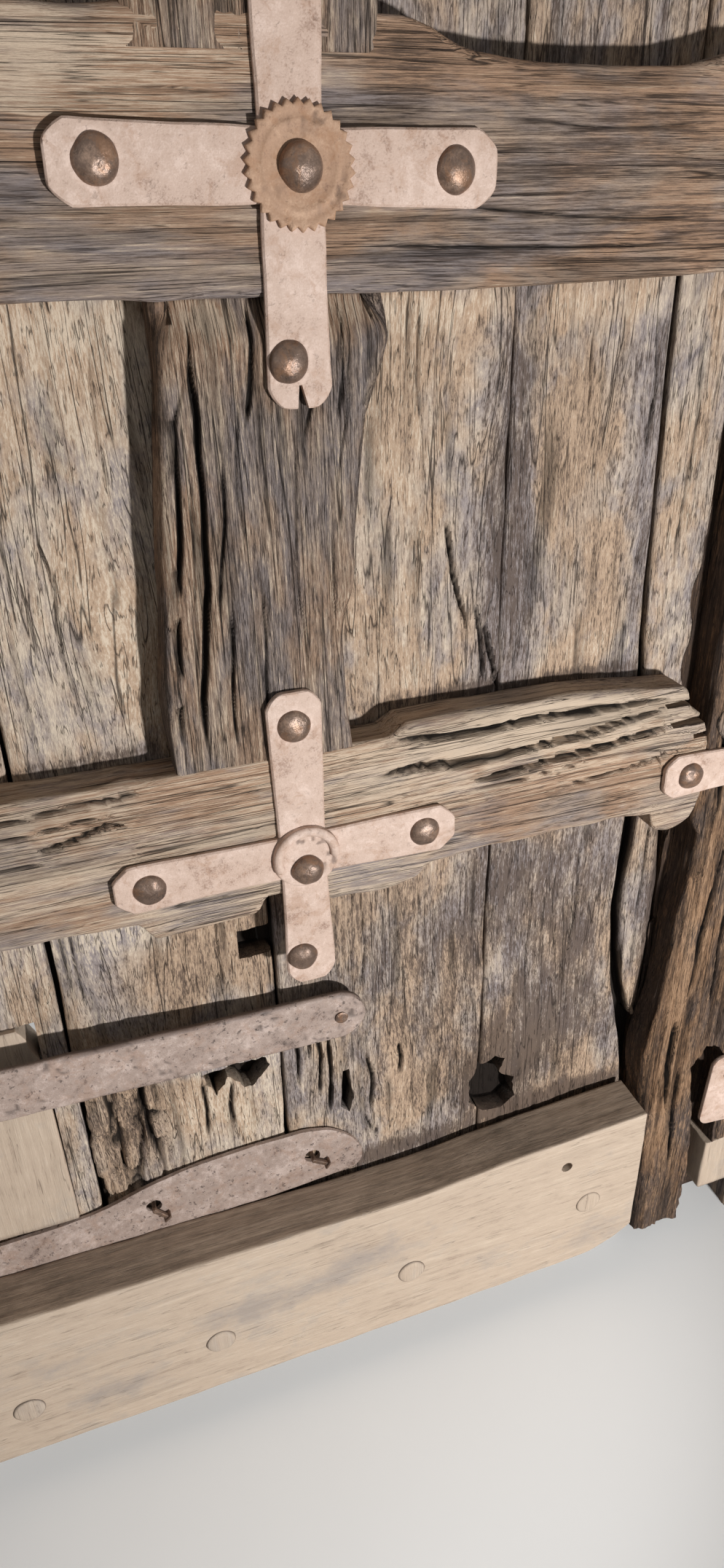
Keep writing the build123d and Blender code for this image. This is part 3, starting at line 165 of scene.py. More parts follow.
class Blank:
    """Points and faces gathered for one mesh."""

    def __init__(self):
        self.points, self.faces, self.count = [], [], 0

    def add(self, points, faces):
        self.points.append(np.asarray(points, float).reshape(-1, 3))
        self.faces += [np.asarray(face) + self.count for face in faces]
        self.count += len(self.points[-1])

    def tube(self, rings):
        """Closed skin through rings of points, with a flat face at each end."""
        stations, around, _ = rings.shape
        index = np.arange(stations * around).reshape(stations, around)
        beside = np.roll(index, -1, axis=1)
        quads = np.stack([index[:-1], beside[:-1], beside[1:], index[1:]], -1).reshape(-1, 4)
        ends = [index[0][::-1], index[-1]]
        points = rings.reshape(-1, 3)
        if volume(points, quads, ends) < 0:
            quads = quads[:, ::-1]
            ends = [end[::-1] for end in ends]
        self.add(points, list(quads) + ends)

    def loop(self, rings):
        """Closed skin through rings of points that come back to the first ring."""
        index = np.arange(rings.shape[0] * rings.shape[1]).reshape(rings.shape[:2])
        beside, on = np.roll(index, -1, 0), np.roll(index, -1, 1)
        quads = np.stack([index, on, np.roll(beside, -1, 1), beside], -1).reshape(-1, 4)
        points = rings.reshape(-1, 3)
        if volume(points, quads, []) < 0:
            quads = quads[:, ::-1]
        self.add(points, list(quads))

    def mesh(self, name):
        points = np.concatenate(self.points)
        sizes = np.array([len(face) for face in self.faces])
        mesh = bpy.data.meshes.new(name)
        mesh.vertices.add(len(points))
        mesh.vertices.foreach_set("co", points.astype(np.float32).ravel())
        mesh.loops.add(int(sizes.sum()))
        mesh.loops.foreach_set("vertex_index", np.concatenate(self.faces).astype(np.int32))
        mesh.polygons.add(len(sizes))
        mesh.polygons.foreach_set("loop_start", np.concatenate([[0], np.cumsum(sizes)[:-1]]).astype(np.int32))
        mesh.polygons.foreach_set("use_smooth", sizes == 4)
        mesh.update(calc_edges=True)
        return mesh


def volume(points, quads, ends):
    """Six times the volume inside, which is below nothing where the faces look inwards."""
    centre = points.mean(0)
    p = points - centre
    a, b, c, d = (p[quads[:, i]] for i in range(4))
    total = np.einsum("ij,ij->", a, np.cross(b, c)) + np.einsum("ij,ij->", a, np.cross(c, d))
    for end in ends:
        first, rest = p[end[0]], p[end[1:]]
        total += np.einsum("j,ij->", first, np.cross(rest[:-1], rest[1:]))
    return total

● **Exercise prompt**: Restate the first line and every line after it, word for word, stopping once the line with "self.count += len(self.points[-1])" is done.

● **Finished exercise**:
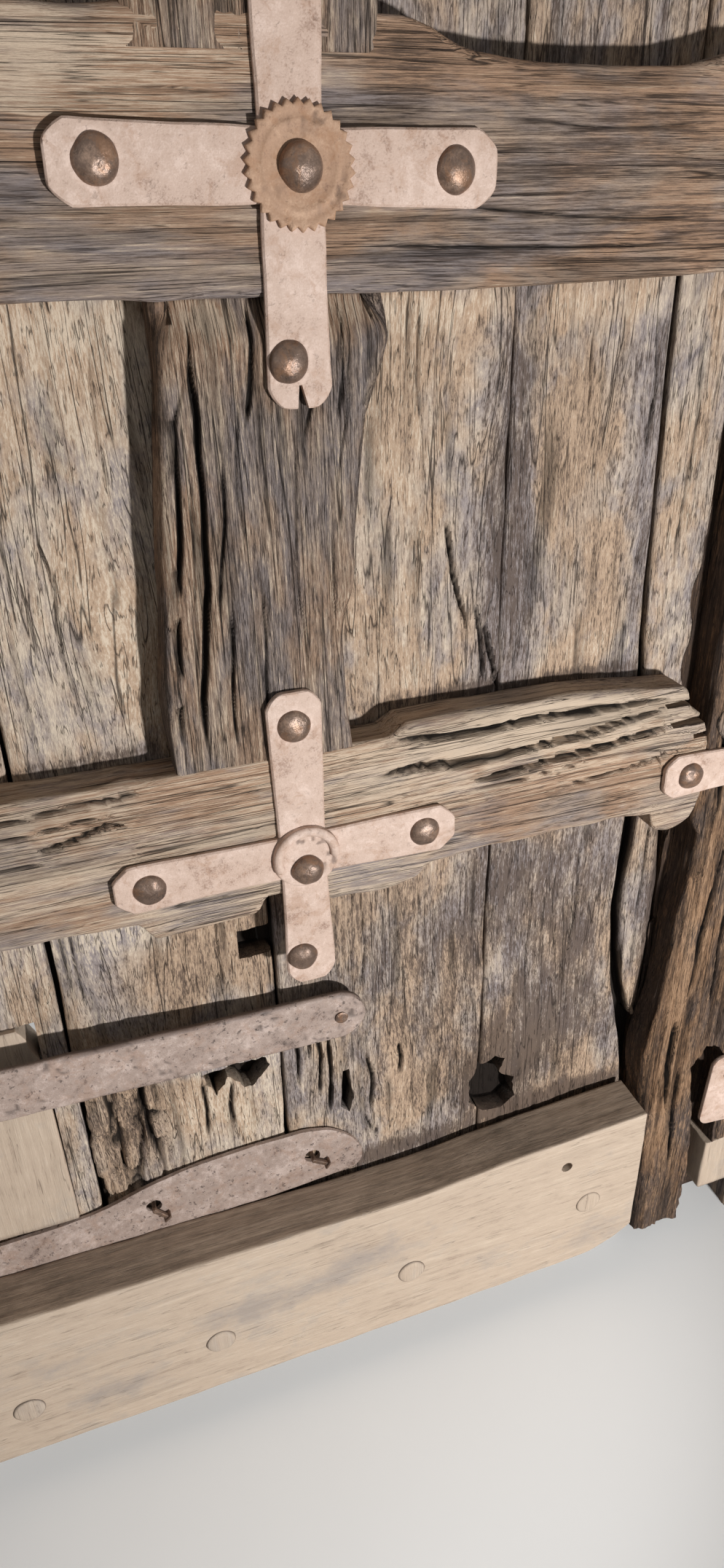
Keep writing the build123d and Blender code for this image. This is part 3, starting at line 165 of scene.py. More parts follow.
class Blank:
    """Points and faces gathered for one mesh."""

    def __init__(self):
        self.points, self.faces, self.count = [], [], 0

    def add(self, points, faces):
        self.points.append(np.asarray(points, float).reshape(-1, 3))
        self.faces += [np.asarray(face) + self.count for face in faces]
        self.count += len(self.points[-1])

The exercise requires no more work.